We’ve all had horrible bosses.
Experienced horrible workplaces.
Tried to subvert our desires to burn the building down, the glowing embers illuminating a shadowed form clutching their precious red stapler.
Rarely do we actually get to tell our bosses exactly what we think without the threat of being fired, being blacklisted by other potential employers, or being denied the oh-so-coveted recommendation letter.
Oddly enough, I was able to do exactly that, and still eek out a recommendation. Guilty conscience on his part, I presume.
Even though it’s great to always have a handful of recommendation letters–or contacts able to pen a quick one–at your disposal, I’ve always wondered if they carry much weight.
The same can be said for cover letters.
I mean, how many employers glance over said piece of paper (which took hours to write) before tossing it into a shredder and never bothering to inform said applicant that they were denied, leaving them to flounder in a pool of expectations clouded by ambiguity?
Not that I’ve ever experienced such distasteful, unprofessional behavior on countless occasions.
But the one way I always hear about making your cover letter, your resume, your plea for a fucking job stand out is to be you.
To be, *cough-gag*, unique.
Whether it’s by choosing a fun, yet professional font, selecting a wider margin, grouping your work achievements in annotated bullet form, we all seek to set ourselves apart in the most seemingly unique ways.
And yet, it’s bullshit.
It’s not who you are.
Who you are is the person wanting a job and frustrated as hell that you can’t get anything.
In an effort to put myself at ease, knowing that I put nothing but the truth out there, I’d love to send the most truthful letter possible to any prospective employers.
Dear Prospective Employer (PE):
I’d usually start out with my name. But you’re not interested in that. You want the bare bones–the gravy, the good stuff that sets me apart from the rest of the applicants’ cover letters lodged in that manila file folder on your desk.

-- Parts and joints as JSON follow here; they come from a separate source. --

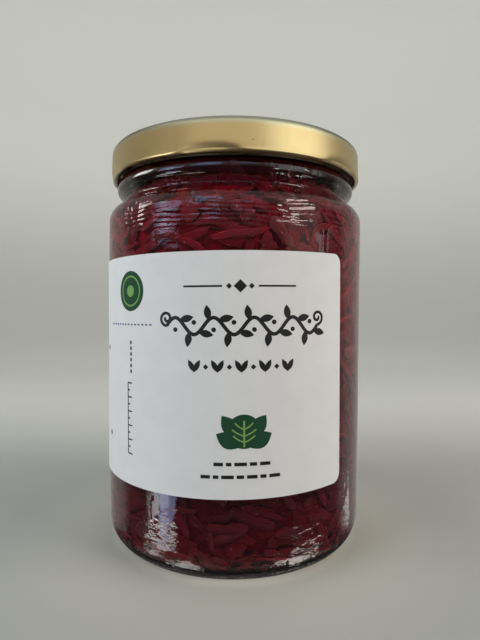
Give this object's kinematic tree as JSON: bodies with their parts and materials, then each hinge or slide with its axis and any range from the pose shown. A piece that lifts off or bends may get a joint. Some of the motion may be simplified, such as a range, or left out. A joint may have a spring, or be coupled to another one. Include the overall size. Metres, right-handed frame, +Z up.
{
  "type": "jar of red cabbage",
  "caption": "Shut round glass jar packed with shredded red cabbage, with a gold twist lid and a wrap-round paper label.",
  "frame": {"origin": "centre of the base, on the surface the jar stands on", "axes": "+Z up along the jar's axis, -Y towards the front of the label, +X to its right"},
  "size_m": [0.0873, 0.0875, 0.1296],
  "materials": {
    "jar_glass": "clear, smooth container glass",
    "lid": "satin gold lacquer on pressed sheet",
    "lid_seal": "soft cream sealing ring",
    "label": "matt white paper with plain print",
    "cabbage": "wet dark crimson shreds in brine"
  },
  "bodies": {
    "root": {"jar_glass": "jar_glass", "lid": "lid", "lid_seal": "lid_seal", "label": "label", "cabbage": "cabbage"}
  },
  "joints": []
}
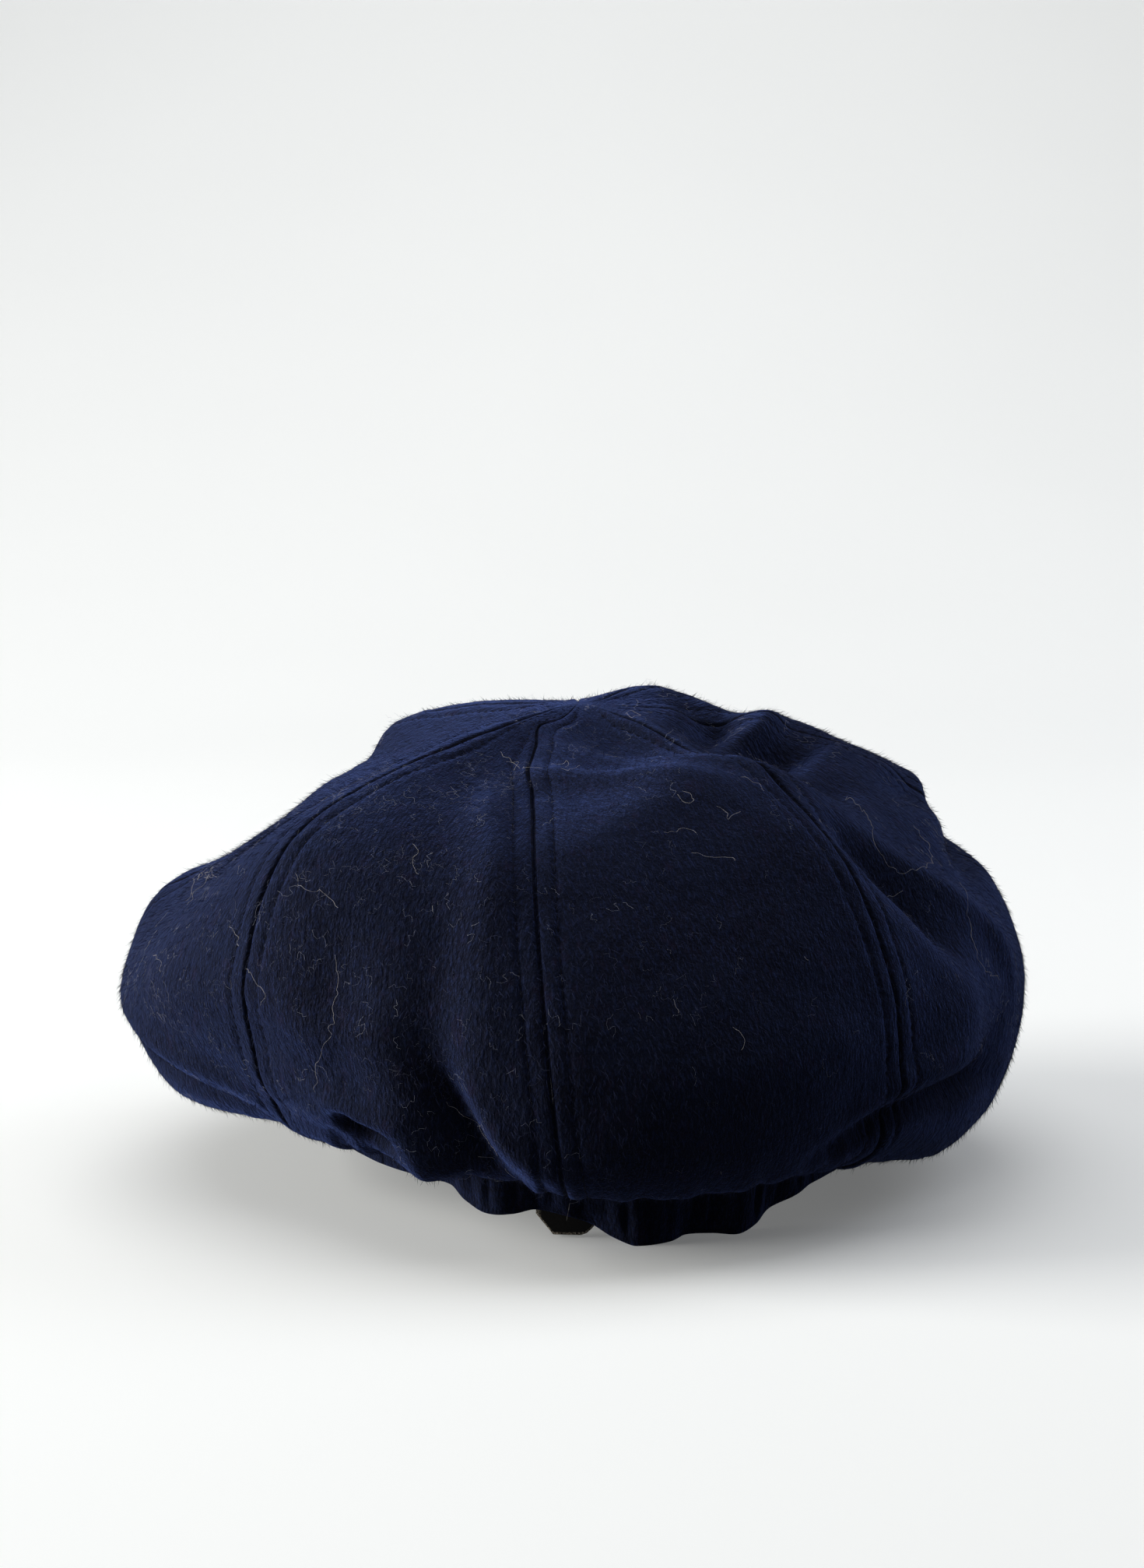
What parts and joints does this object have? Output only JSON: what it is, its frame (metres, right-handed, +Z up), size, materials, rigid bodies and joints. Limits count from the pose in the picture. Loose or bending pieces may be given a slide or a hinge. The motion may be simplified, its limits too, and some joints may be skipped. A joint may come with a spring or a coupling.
{
  "type": "baker boy cap",
  "caption": "Full, soft panelled wool cap with a gathered back edge, inner sweatband and short stiffened peak, lying as put down.",
  "frame": {"origin": "under the middle of the whole cap, at the level of the surface it lies on", "axes": "+Y forward, the way the wearer looks and where the peak is; +X to the wearer's right; +Z up, the cap lying as put down"},
  "size_m": [0.2836, 0.2918, 0.1486],
  "materials": {
    "wool": "napped navy wool, matt",
    "band_wool": "napped navy wool, matt",
    "peak_wool": "napped navy wool over a stiff core, matt",
    "leather": "thin black leather, soft sheen"
  },
  "bodies": {
    "root": {"crown_panel_1": "wool", "crown_panel_2": "wool", "crown_panel_3": "wool", "crown_panel_4": "wool", "crown_panel_5": "wool", "crown_panel_6": "wool", "crown_panel_7": "wool", "crown_panel_8": "wool", "band": "band_wool", "gathered_back": "band_wool", "sweatband": "leather", "peak": "peak_wool"}
  },
  "joints": []
}
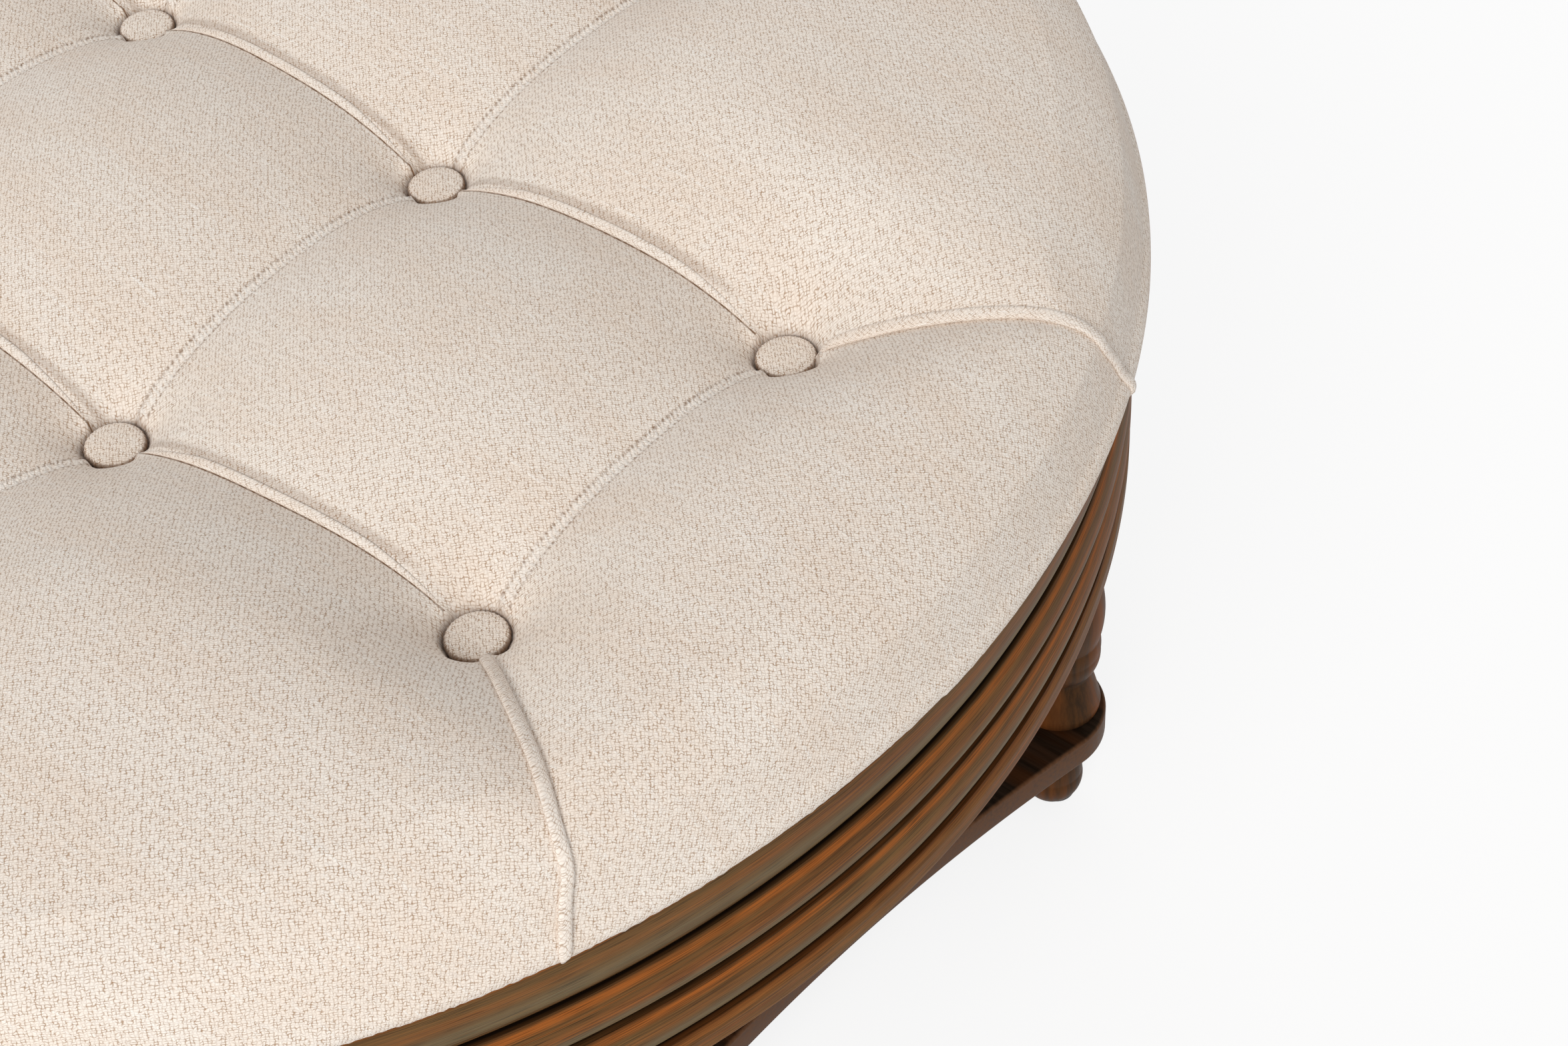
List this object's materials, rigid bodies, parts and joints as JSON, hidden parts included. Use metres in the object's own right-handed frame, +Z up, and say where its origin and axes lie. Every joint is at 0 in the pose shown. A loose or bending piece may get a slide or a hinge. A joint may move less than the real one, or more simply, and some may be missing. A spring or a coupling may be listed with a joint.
{
  "type": "ottoman coffee table",
  "caption": "Round ottoman coffee table: button-tufted linen top over a reeded wood apron, turned legs on bun feet and a lower shelf with hollow sides.",
  "frame": {"origin": "on the floor under the table's axis", "axes": "+Z up along the table's axis, X and Y square to the button rows and midway between the legs"},
  "size_m": [0.8638, 0.8638, 0.5058],
  "materials": {
    "cover_fabric": "undyed linen-look crepe weave with slubs",
    "apron_wood": "reeded moulding, brown stain worn to orange on the crests",
    "turned_wood": "turned and stained, satin lacquer",
    "shelf_wood": "dark stained board with a rounded edge",
    "inner_wood": "plain softwood and plywood, unfinished",
    "foam": "open-cell upholstery foam",
    "under_cloth": "black non-woven dust cloth",
    "twine": "waxed upholstery twine",
    "hardware": "zinc-plated steel",
    "insert_brass": "turned brass",
    "glide_nylon": "dark nylon"
  },
  "bodies": {
    "root": {"apron_rail_1": "apron_wood", "apron_rail_2": "apron_wood", "apron_rail_3": "apron_wood", "apron_rail_4": "apron_wood", "leg_1": "turned_wood", "leg_2": "turned_wood", "leg_3": "turned_wood", "leg_4": "turned_wood", "bun_foot_1": "turned_wood", "bun_foot_2": "turned_wood", "bun_foot_3": "turned_wood", "bun_foot_4": "turned_wood", "corner_block_1": "inner_wood", "corner_block_2": "inner_wood", "corner_block_3": "inner_wood", "corner_block_4": "inner_wood", "lower_shelf": "shelf_wood", "seat_deck": "inner_wood", "foam_core": "foam", "tufted_cushion": "cover_fabric", "cover_hem": "cover_fabric", "tuft_button_1": "cover_fabric", "tuft_button_2": "cover_fabric", "tuft_button_3": "cover_fabric", "tuft_button_4": "cover_fabric", "tuft_button_5": "cover_fabric", "tuft_button_6": "cover_fabric", "tuft_button_7": "cover_fabric", "tuft_button_8": "cover_fabric", "tuft_button_9": "cover_fabric", "tuft_button_10": "cover_fabric", "tuft_button_11": "cover_fabric", "tuft_button_12": "cover_fabric", "tufting_twines": "twine", "twine_washers": "hardware", "dust_cover": "under_cloth", "apron_dowels": "inner_wood", "block_screws": "hardware", "deck_screws": "hardware", "leg_hanger_bolts": "hardware", "leg_inserts": "insert_brass", "foot_dowel_screws": "hardware", "foot_glides": "glide_nylon"}
  },
  "joints": []
}
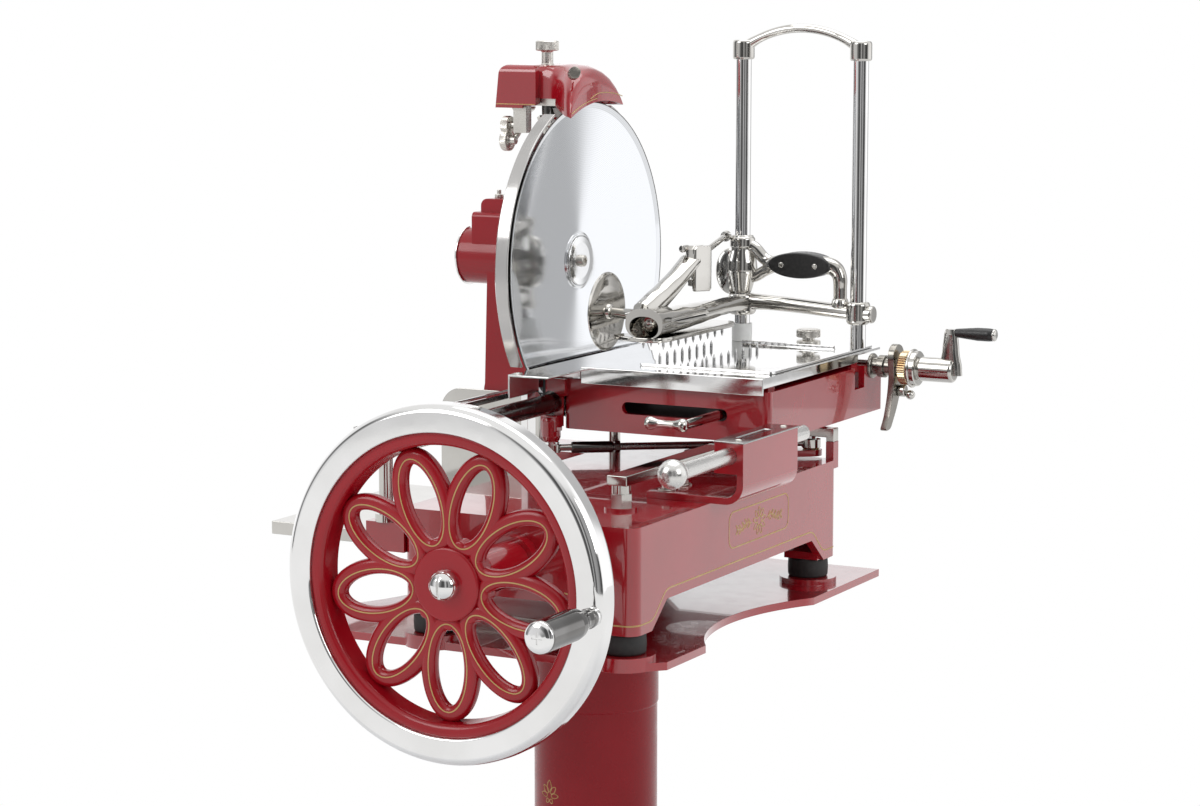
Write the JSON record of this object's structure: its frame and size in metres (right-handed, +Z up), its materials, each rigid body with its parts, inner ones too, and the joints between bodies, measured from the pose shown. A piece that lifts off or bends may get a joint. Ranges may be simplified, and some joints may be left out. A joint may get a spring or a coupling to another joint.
{
  "type": "hand crank meat slicer",
  "caption": "Hand-cranked flywheel meat slicer on a round pedestal, with an upright round knife, a sliding carriage, a spiked meat clamp and a knife sharpener.",
  "frame": {"origin": "centre of the pedestal's underside, on the floor", "axes": "+Z up; the flywheel faces -Y and the carriage travels along Y; +X is the operator's right, and the meat is fed along -X towards the knife"},
  "size_m": [0.64, 0.871, 1.378],
  "materials": {
    "red_paint": "high gloss enamel",
    "chrome": "polished",
    "nickel": "satin nickel plate",
    "steel": "machined",
    "knife_steel": "polished hollow ground",
    "brass": "turned",
    "rubber": "matt",
    "black_plastic": "satin",
    "white_plastic": "smooth",
    "stone": "fine abrasive"
  },
  "bodies": {
    "base": {"pedestal_foot": "red_paint", "pedestal_column": "red_paint", "pedestal_plate": "red_paint", "rubber_feet": "rubber", "base_casting": "red_paint", "slide_rod": "chrome", "rod_posts": "chrome", "rail_bar": "chrome", "thickness_housing": "red_paint", "scale_plate": "chrome", "machine_screws": "chrome", "blade_column": "red_paint", "bearing_ring": "chrome", "knife_guard": "chrome", "sharpener_cover": "red_paint", "stone_carrier": "nickel", "slice_tray": "chrome", "slice_stop": "nickel", "gutter": "chrome"},
    "flywheel": {"flywheel_rim": "chrome", "flywheel_flower": "red_paint", "flywheel_shaft": "chrome"},
    "wheel_grip": {"wheel_grip": "chrome"},
    "crank": {"crank_shaft": "steel", "crank_arm": "red_paint"},
    "knife": {"knife_blade": "knife_steel", "knife_hub_plate": "chrome", "knife_shaft": "steel"},
    "carriage": {"carriage_body": "red_paint", "carriage_sleeve": "chrome", "table_plate": "chrome", "feed_flange": "chrome"},
    "tie_rod": {"tie_rod": "steel", "tie_rod_ends": "chrome", "tie_rod_fasteners": "chrome", "brass_washer": "brass"},
    "roller": {"carriage_roller": "steel"},
    "trip_lever": {"trip_lever": "nickel"},
    "release_lever": {"release_lever": "chrome"},
    "feed": {"feed_screw": "nickel", "feed_crank": "chrome"},
    "feed_grip": {"feed_grip": "black_plastic"},
    "meat_table": {"meat_plate": "chrome", "feed_nut": "brass", "table_spikes": "steel", "clamp_posts": "chrome", "post_arch": "chrome", "nylon_stop": "white_plastic"},
    "table_knob": {"table_knob": "chrome"},
    "clamp": {"clamp_bar": "chrome", "clamp_spikes": "steel", "clamp_head": "chrome", "clamp_grip": "black_plastic", "guard_disc": "chrome", "clamp_arm": "chrome"},
    "clamp_screw": {"clamp_screw": "chrome"},
    "thickness_rod": {"thickness_rod": "chrome"},
    "sharpener_knob": {"sharpener_knob": "chrome"},
    "side_knob": {"side_knob": "chrome"},
    "grinding_stone": {"grinding_stone": "stone"}
  },
  "joints": [
    {"name": "flywheel_spin", "type": "hinge", "parent": "base", "child": "flywheel", "pos_m": [0.045, -0.376, 0.87], "axis": [0, 1, 0], "continuous": true},
    {"name": "wheel_grip_spin", "type": "hinge", "parent": "flywheel", "child": "wheel_grip", "pos_m": [0.2076, -0.45, 0.85863], "axis": [0, 1, 0], "continuous": true},
    {"name": "crank_spin", "type": "hinge", "parent": "base", "child": "crank", "pos_m": [0.045, 0.16, 0.9], "axis": [0, 0, 1], "continuous": true},
    {"name": "knife_spin", "type": "hinge", "parent": "base", "child": "knife", "pos_m": [-0.105, 0.18, 1.119], "axis": [1, 0, 0], "continuous": true},
    {"name": "carriage_slide", "type": "slide", "parent": "base", "child": "carriage", "axis": [0, 1, 0], "range_m": [-0.285, 0]},
    {"name": "tie_rod_swing", "type": "hinge", "parent": "carriage", "child": "tie_rod", "pos_m": [-0.0895, 0.065, 0.9275], "axis": [0, 0, 1], "range_deg": [-0.5, 36]},
    {"name": "roller_spin", "type": "hinge", "parent": "carriage", "child": "roller", "pos_m": [0.112, 0.2, 0.9559], "axis": [1, 0, 0], "continuous": true},
    {"name": "trip_lever_swing", "type": "hinge", "parent": "carriage", "child": "trip_lever", "pos_m": [0.195, 0.34, 1.001], "axis": [1, 0, 0], "range_deg": [-1, 111]},
    {"name": "release_lever_swing", "type": "hinge", "parent": "carriage", "child": "release_lever", "pos_m": [0.108, 0, 0.976], "axis": [0, 1, 0], "range_deg": [-30, 60]},
    {"name": "meat_feed", "type": "slide", "parent": "carriage", "child": "meat_table", "axis": [1, 0, 0], "range_m": [-0.044, 0]},
    {"name": "feed_crank_spin", "type": "hinge", "parent": "carriage", "child": "feed", "pos_m": [0.236, 0.34, 1.001], "axis": [1, 0, 0], "continuous": true},
    {"name": "feed_grip_spin", "type": "hinge", "parent": "feed", "child": "feed_grip", "pos_m": [0.27, 0.34, 1.043], "axis": [1, 0, 0], "continuous": true},
    {"name": "table_knob_turn", "type": "hinge", "parent": "meat_table", "child": "table_knob", "pos_m": [0.097, 0.322, 1.03], "axis": [0, 0, 1], "range_deg": [-180, 180]},
    {"name": "clamp_lift", "type": "slide", "parent": "meat_table", "child": "clamp", "axis": [0, 0, 1], "range_m": [0, 0.195]},
    {"name": "clamp_screw_turn", "type": "hinge", "parent": "clamp", "child": "clamp_screw", "pos_m": [0.004, 0.221, 1.1], "axis": [0, 0, 1], "range_deg": [-180, 180]},
    {"name": "thickness_slide", "type": "slide", "parent": "base", "child": "thickness_rod", "axis": [0, 1, 0], "range_m": [-0.03, 0.02]},
    {"name": "sharpener_knob_turn", "type": "hinge", "parent": "base", "child": "sharpener_knob", "pos_m": [-0.157, 0.18, 1.34], "axis": [0, 0, 1], "range_deg": [-180, 180]},
    {"name": "side_knob_turn", "type": "hinge", "parent": "base", "child": "side_knob", "pos_m": [-0.19, 0.152, 1.268], "axis": [1, 0, 0], "range_deg": [-180, 180]},
    {"name": "stone_spin", "type": "hinge", "parent": "base", "child": "grinding_stone", "pos_m": [-0.125, 0.159, 1.284], "axis": [0, 0, 1], "continuous": true}
  ],
  "couplings": [
    {"joint": "crank_spin", "follows": "flywheel_spin", "ratio": -0.5},
    {"joint": "knife_spin", "follows": "flywheel_spin", "ratio": -2.5},
    {"joint": "tie_rod_swing", "follows": "carriage_slide", "rad_per_m": -2.168},
    {"joint": "roller_spin", "follows": "carriage_slide", "rad_per_m": -111.11},
    {"joint": "trip_lever_swing", "follows": "carriage_slide", "rad_per_m": -6.74},
    {"joint": "feed_crank_spin", "follows": "meat_feed", "rad_per_m": 785.4}
  ]
}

So, I’ll be brutally honest.
You may notice from my resume that I have an MA in Anthropology. What can anthropology do for you? Well, I’m not sure. It hasn’t done a lot for me lately, either. Except forcing me to work with the tragic dregs of said profession.
But, what it has done is teach me how to tolerate stress, manage exceedingly overbearing workloads, and delegate responsibilities among peers. It also taught me a lot about people. I people watch as a profession. I glean bits of personal histories from the slightest reactions and exchanges, like judging whether it’s prudent to align myself with Coworker X, or join the rest who think she’s absolutely cray-cray.
I’ve had a smattering of teaching experiences, and can manage a high student volume, and remember most of their names. The names aren’t so important, but it scares them enough when I call them by name that they respect me a little bit more, or take me a tad more seriously.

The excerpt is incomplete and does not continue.